Press Reviews for I See The Sign

Sam Amidon, born Samuel Tear, has folk music heritage. His ancestors were involved in the upbringings of Appalachian folk, and it continues to serve as a familial passion with an inception that has no bearing on age. Amidon first picked up a fiddle at the age of three and has not looked back since, writing songs before he could properly spell and playing with the big boys before he could drink. Perhaps the most notable among his many collaborations is his work with Doveman, the main songwriting vehicle for longtime friend and collaborator Thomas Bartlett. In this project, Amidon would showcase his talents on guitar and banjo specifically. Considering that a bulk of Doveman’s recordings are atmospheric and instrumental, his role was never conventional in the sense of contemporary folk music. Like old-time Appalachian folk, the music was rarely heralded by extraneous filler. If anything ever trumped the intricacy of the arrangements or thematic context, it was a strong narrative presence indebted to the lyrical prowess of the performer. Amidon would co-write a few songs for it, but at its heart Doveman showcased the presence of Bartlett (mainly because he sang and wrote all the songs). Amidon would never knock a listener down with awe-inspiring solos or precision, but it was difficult to ignore his additions. Bartlett clearly appreciated Amidon’s genuine additions as well, making the role reversal of sorts today appear seamless to all parties.

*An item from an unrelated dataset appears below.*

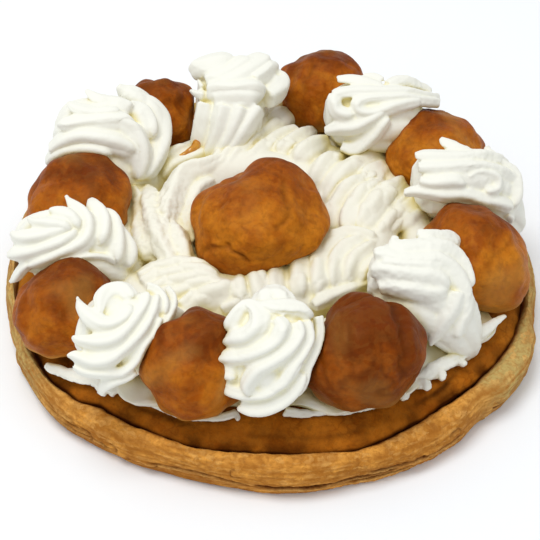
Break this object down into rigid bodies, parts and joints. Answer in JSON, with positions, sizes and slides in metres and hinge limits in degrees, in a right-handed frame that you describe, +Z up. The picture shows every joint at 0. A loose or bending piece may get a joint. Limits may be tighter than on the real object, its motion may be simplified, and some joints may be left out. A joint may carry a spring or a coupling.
{
  "type": "saint-honore cake",
  "caption": "Round layered pastry: puff pastry base, choux layer, ring of choux puffs alternating with piped cream rosettes, and a puff in the middle of the cream.",
  "frame": {"origin": "centre of the flat underside of the puff pastry base", "axes": "+Z up, -Y towards the front of the pictured cake, +X to its right"},
  "size_m": [0.2259, 0.2306, 0.0671],
  "materials": {
    "puff_pastry": "baked, dry and flaky",
    "choux_layer": "baked, matt",
    "choux_crust": "baked, satin",
    "whipped_cream": "soft satin"
  },
  "bodies": {
    "root": {"puff_pastry_base": "puff_pastry", "choux_layer": "choux_layer", "choux_puff_1": "choux_crust", "choux_puff_2": "choux_crust", "choux_puff_3": "choux_crust", "choux_puff_4": "choux_crust", "choux_puff_5": "choux_crust", "choux_puff_6": "choux_crust", "choux_puff_7": "choux_crust", "choux_puff_8": "choux_crust", "choux_puff_centre": "choux_crust", "cream_rosette_1": "whipped_cream", "cream_rosette_2": "whipped_cream", "cream_rosette_3": "whipped_cream", "cream_rosette_4": "whipped_cream", "cream_rosette_5": "whipped_cream", "cream_rosette_6": "whipped_cream", "cream_rosette_7": "whipped_cream", "cream_rosette_8": "whipped_cream", "cream_filling": "whipped_cream"}
  },
  "joints": []
}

Amidon has a few recordings out there dating back to the late ’90s, but his first foray into a solo career did not come until 2007’s But This Chicken Proved Falsehearted. This album and its follow-up less than year later, All Is Well, earned acclaim for its creative interpretation of traditional folk classics. Bartlett’s work with Doveman was more fixated on atmospheric indie-rock and dream-pop, so Amidon’s preference of traditional folk exemplified how great collaboration can occur even when the collaborators have differing stylistic preferences. Working chemistry has too many variables to define and predict, and this is a fine example of that. This is certainly presented well on Amidon’s third full-length I See the Sign, where he has finally combined his fascination with both old-time Appalachian folk and contemporary indie-pop into a fusion worth boasting about. Amidon’s
familiarity with the former genre is practically a natural reflex by now, and this is how he expertly infused traditional folk into Bartlett’s sound via Doveman. Guests like Bartlett, Beth Orton, and Eyvind Kang help Amidon complete his vision to fruition. The result, produced exceptionally by Valgeir Sigurdsson, is a continuation of the presentation of his previous
two albums, except this time it sounds more refined and uniquely presented rather than serve as a collection of covers (regardless of how great they may be).

Mike Mineo

Obscure Sound (March 23rd 2010)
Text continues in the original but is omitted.